Data.Vector, mapping with accumulator

Question

I would like to do a map with an accumulator on Data.Vector.

I want to write the function inc:

inc :: Vector.Vector Bool -> Vector.Vector Bool

which "adds one" to the vector, e.g.:

inc <False, False, False> = <False, False, True>
inc <False, False, True> = <False, True, False>
inc <True, True, True> = <False, False, False>

If there was something like Data.List's mapAccumR, say with type:

mapAccumR :: (acc -> x -> (acc, y)) -> acc -> Vector x -> (acc, Vector y)

this could be done with

inc = snd . Vector.mapAccumR inc' True
  where
    inc' x y = (x && y, (x || y) && (not (x && y)))

but I can't figure it out how to do it with what is in Data.Vector.Unboxed. Is it possible?

Answer 1

The simplest solution would be to reverse your scheme and have the least significant bits on the front of the vector, like this:

inc <False, False, False> == <True, False, False>

The reason is that mapM and unfoldr are both suitable for defining inc with this bit ordering, but not with the other order, and there aren't reversed versions of these functions in vector. As an example, mapM lets us implement inc with the help of the State monad:

import Control.Monad.State
import qualified Data.Vector.Unboxed as V

inc :: V.Vector Bool -> V.Vector Bool
inc v = evalState (V.mapM go v) True where
  go acc = state $ \x -> (x /= acc, x && acc)

Alternatively, we could do two reversals to get back to the original ordering. That would be asymptotically the same, but practically significantly slower.

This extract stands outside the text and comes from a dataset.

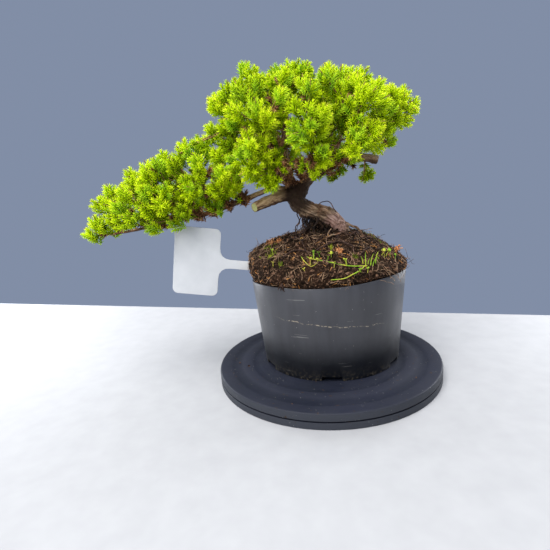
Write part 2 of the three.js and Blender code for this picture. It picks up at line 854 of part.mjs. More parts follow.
function plantLabel() {
  const [headLength, headWidth] = labelHead;
  const side = headWidth / 2;
  const stem = labelStem / 2;
  const outline = new THREE.Shape();
  outline.moveTo(headLength, -stem - labelNeck);
  outline.quadraticCurveTo(headLength, -stem, headLength + labelNeck, -stem);
  outline.lineTo(labelLength - labelStem, -stem);
  outline.lineTo(labelLength, 0);
  outline.lineTo(labelLength - labelStem, stem);
  outline.lineTo(headLength + labelNeck, stem);
  outline.quadraticCurveTo(headLength, stem, headLength, stem + labelNeck);
  outline.lineTo(headLength, side - labelCorner);
  outline.absarc(headLength - labelCorner, side - labelCorner, labelCorner, 0, Math.PI / 2);
  outline.absarc(labelCorner, side - labelCorner, labelCorner, Math.PI / 2, Math.PI);
  outline.absarc(labelCorner, labelCorner - side, labelCorner, Math.PI, 1.5 * Math.PI);
  outline.absarc(headLength - labelCorner, labelCorner - side, labelCorner, 1.5 * Math.PI, 2 * Math.PI);
  const options = { depth: labelThickness, bevelEnabled: false, curveSegments: 4 };
  return labelPlace(new THREE.ExtrudeGeometry(outline, options));
}

function labelSlot() {
  const slot = new THREE.BoxGeometry(labelBuried + 2 * gap, labelStem + 2 * gap, labelThickness + 2 * gap);
  slot.translate(labelLength - labelBuried / 2 + gap, 0, labelThickness / 2);
  return solid(labelPlace(slot));
}

// A grass weed that lies on the soil, rooted at both ends, with upright blades.
const grassRun = [
  onSoil(-20, -34, -5),
  onSoil(-16, -35, 1.2),
  onSoil(2, -38, 1.4),
  onSoil(20, -40, 1.4),
  onSoil(31, -40, 1.2),
  onSoil(35, -40, -5),
];
const grassBlades = [
  { at: 0.5, lean: [3, -2], height: 8 },
  { at: 0.72, lean: [2, 2], height: 10 },
  { at: 0.8, lean: [4, -3], height: 9 },
  { at: 0.88, lean: [6, 1], height: 8 },
];

function weedGrass(fatter) {
  const runner = limb(grassRun, [0.7, 0.6], 4, 6, fatter);
  const run = new THREE.CatmullRomCurve3(grassRun.map(vector));
  const blades = grassBlades.map(({ at, lean, height }) => {
    const foot = run.getPointAt(at);
    const [dx, dy] = lean;
    const points = [
      foot.toArray(),
      [foot.x + 0.3 * dx, foot.y + 0.3 * dy, foot.z + 0.6 * height],
      [foot.x + dx, foot.y + dy, foot.z + height],
    ];
    return limb(points, [0.6, 0.7, 0.4], 3, 2, fatter);
  });
  return joined([runner, ...blades]);
}

// The root ball with plain holes for what stands in it.
function rootBall() {
  return rootBallBlank()
    .subtract(trunkAndLimbs(woodHole))
    .subtract(labelSlot())
    .subtract(weedGrass(weedHole));
}

// Assembly

function finish(color, roughness, metalness = 0) {
  return new THREE.MeshStandardMaterial({ color, roughness, metalness });
}

const bonsai = new THREE.Group();

function place(name, geometry, material) {
  const mesh = new THREE.Mesh(geometry, material);
  mesh.name = name;
  bonsai.add(mesh);
}

place("turntable_base", turntableBase(), finish(0x3b3f4c, 0.6));
place("turntable_top", turntableTop(), finish(0x444858, 0.55));
place("pivot_pin", pivotPin(), finish(0xb8bcc2, 0.3, 1));
place("bearing_cage", bearingCage(), finish(0xe4e2da, 0.5));
ballPlaces.forEach(([x, y], i) => {
  const ball = new THREE.OctahedronGeometry(ballRadius, 1).translate(x, y, raceMiddle);
  place(`bearing_ball_${i + 1}`, ball, finish(0xc4c8cc, 0.15, 1));
});
place("pot", geometryOf(pot()), finish(0x2b2c30, 0.45));

place("root_ball", geometryOf(rootBall()), finish(0x2c1c12, 0.95));
place("trunk_and_limbs", geometryOf(trunkAndLimbs(0)), finish(0x7a5c46, 0.85));
place("plant_label", plantLabel(), finish(0xf1f1ee, 0.45));
place("weed_grass", geometryOf(weedGrass(0)), finish(0x8fae3c, 0.7));
sprays().forEach((body, i) => {
  place(`spray_${twigs[i].name}`, geometryOf(body), finish(0x86b81e, 0.6));
});

export default bonsai;
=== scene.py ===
# %% [markdown]
# # A small juniper bonsai in its nursery pot
# The plant, its pot and the turntable under it come from the CAD model, which says where every piece is.
# This lesson dresses them: finer pieces take the place of the plain ones, and each surface gets its
# material. Everything is in metres, +X to the right, +Y away from the viewer and +Z up.

# %% Load the frame
import math
import random
from itertools import product

import bmesh
import bpy
import numpy as np
from mathutils import Matrix, Vector, noise
from mathutils.kdtree import KDTree


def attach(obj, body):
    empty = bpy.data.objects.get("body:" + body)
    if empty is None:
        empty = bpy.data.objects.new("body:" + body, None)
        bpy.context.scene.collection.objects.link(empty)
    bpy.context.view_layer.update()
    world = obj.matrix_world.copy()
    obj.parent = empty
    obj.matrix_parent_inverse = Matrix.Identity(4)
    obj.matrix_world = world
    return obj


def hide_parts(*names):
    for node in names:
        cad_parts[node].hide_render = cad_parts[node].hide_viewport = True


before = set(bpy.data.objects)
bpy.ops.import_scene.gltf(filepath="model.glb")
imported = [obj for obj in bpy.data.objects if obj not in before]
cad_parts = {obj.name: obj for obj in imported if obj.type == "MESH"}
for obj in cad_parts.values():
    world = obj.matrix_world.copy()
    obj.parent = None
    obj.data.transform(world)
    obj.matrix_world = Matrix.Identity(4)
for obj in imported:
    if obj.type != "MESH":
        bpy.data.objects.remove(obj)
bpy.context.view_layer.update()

MM = 0.001

# %% [markdown]
# ## Camera
# The picture was taken from close by with a wide lens, a little above the pot, with the camera tipped by
# a few degrees. A square frame 36 mm wide with a 25.2 mm lens gives the same widening towards the viewer.

# %% Camera
CAMERA_PLACE = Vector((-43.0, -338.6, 162.5)) * MM
CAMERA_PITCH = math.radians(11.676)
CAMERA_ROLL = math.radians(-4.577)
LENS = 25.2


def turned_to(pitch, roll):
    return Matrix.Rotation(math.pi / 2 - pitch, 4, "X") @ Matrix.Rotation(roll, 4, "Z")


camera_data = bpy.data.cameras.new("camera")
camera_data.lens = LENS
camera_data.sensor_width = 36
camera_data.clip_start = 0.01
camera = bpy.data.objects.new("camera", camera_data)
camera.matrix_world = Matrix.Translation(CAMERA_PLACE) @ turned_to(CAMERA_PITCH, CAMERA_ROLL)
bpy.context.scene.collection.objects.link(camera)
bpy.context.scene.camera = camera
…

Of course, we can still do a lower-level implementation for mapAccumR. This necessitates working in the ST monad with mutable vectors, which isn't particularly hard, but it's not trivial either. There isn't a lot of material online on the ST monad; on Stack Overflow you may benefit from reading this question and optionally following the links from there. I try to comment on the important parts in the mapAccumR implementation below.

-- we need this so we can annotate objects in the ST monad with
-- the right parameters
{-# LANGUAGE ScopedTypeVariables #-}

import Control.Monad.ST.Strict
import qualified Data.Vector.Unboxed as V
import qualified Data.Vector.Unboxed.Mutable as MV

-- note that I explicitly introduce the type variables
-- with forall. This - in conjunction with ScopedTypeVariables - 
-- lets us refer to the type variables in the function body.
mapAccumR ::
  forall x y acc.
  (V.Unbox x, V.Unbox y) =>
  (acc -> x -> (acc, y)) -> acc -> V.Vector x -> (acc, V.Vector y)
mapAccumR f acc v = runST $ do
  let len = V.length v

  -- Allocate a mutable unboxed vector of v's size.
  -- We need to annotate the "s" parameter here, so we can
  -- refer to it in the type of "go".
  (mv :: MV.STVector s y) <- MV.unsafeNew len

  -- iterate through the new vector in reverse order,
  -- updating the elements according to mapAccumR's logic.
  let go :: Int -> acc -> ST s acc
      go i acc | i < 0 = return acc
      go i acc = do
        -- y comes from the old vector
        -- we can access it via the immutable API
        let (acc' , y) = f acc (V.unsafeIndex v i)
        -- but we must do mutable writes on the new vector
        MV.unsafeWrite mv i y
        go (i - 1) acc'

  acc' <- go (len - 1) acc

  -- "unsafeFreeze" converts the mutable vector to
  -- an immutable one in-place.
  v'   <- V.unsafeFreeze mv
  return (acc', v')